Una domanda al poeta: Melania Panico

Una domanda al poeta: Melania Panico

 
 
 
 
Parlo fuori da questo io
che non ha più ricordo né casa.
Ora la luce della notte
è un prodotto artificiale.
Qui il discorso si complica:
per dire amore uso un silenzio di brace
l’innominata forma della riva
mia prova di umano che ancora mi sfugge
– umano, resto, cardinale –
se il bene non è un’idea
ma una lingua
la imparo di nuovo
come per dire grazie
 
 
 
 

Continuiamo il discorso sul bene iniziato alcune settimane fa con la Domanda al Poeta a Eleonora Rimolo (QUI) cui ha fatto seguito Federica Giordano (QUI) e Federico Rossignoli (QUI).
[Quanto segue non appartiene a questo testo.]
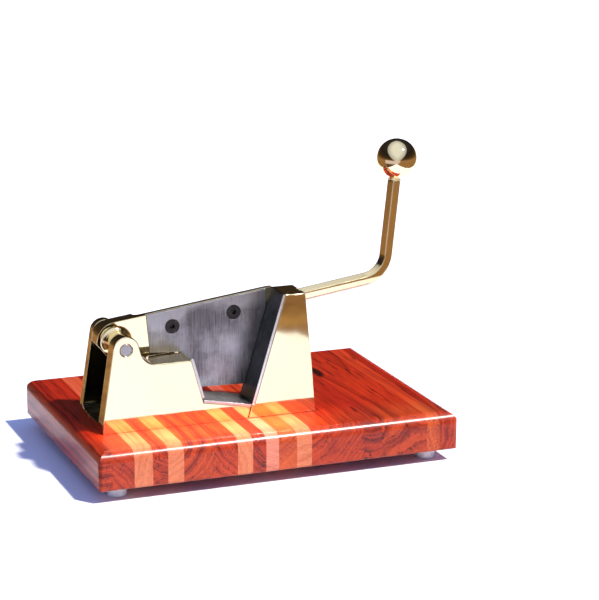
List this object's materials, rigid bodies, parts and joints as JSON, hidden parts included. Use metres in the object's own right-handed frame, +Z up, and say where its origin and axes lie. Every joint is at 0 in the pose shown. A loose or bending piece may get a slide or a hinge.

In questo testo parli di un bene complicato che è lingua e al medesimo tempo un dire grazie. Un amore quindi complesso che comprende alcune contraddizioni? E se si, sono necessarie queste contraddizioni?

 

Alessandro Canzian

 
 
 
 

Se penso al bene, penso soprattutto alla lingua del silenzio, a quella scintilla non tramutabile direttamente in parola ma a una fonte inesauribile e inesprimibile. Non si tratta di un amore complesso ma di rivelazione di una pienezza che non può non comprendere contraddizioni: la realtà in cui noi uomini operiamo o tentiamo di operare il bene è multiforme e ripetutamente soggetta a capovolgimento. Questo ci mette continuamente di fronte a un tentativo di semplificazione, essenzialità, ricerca di linearità grazie alla quale imparare nuovamente a pronunciare grazie.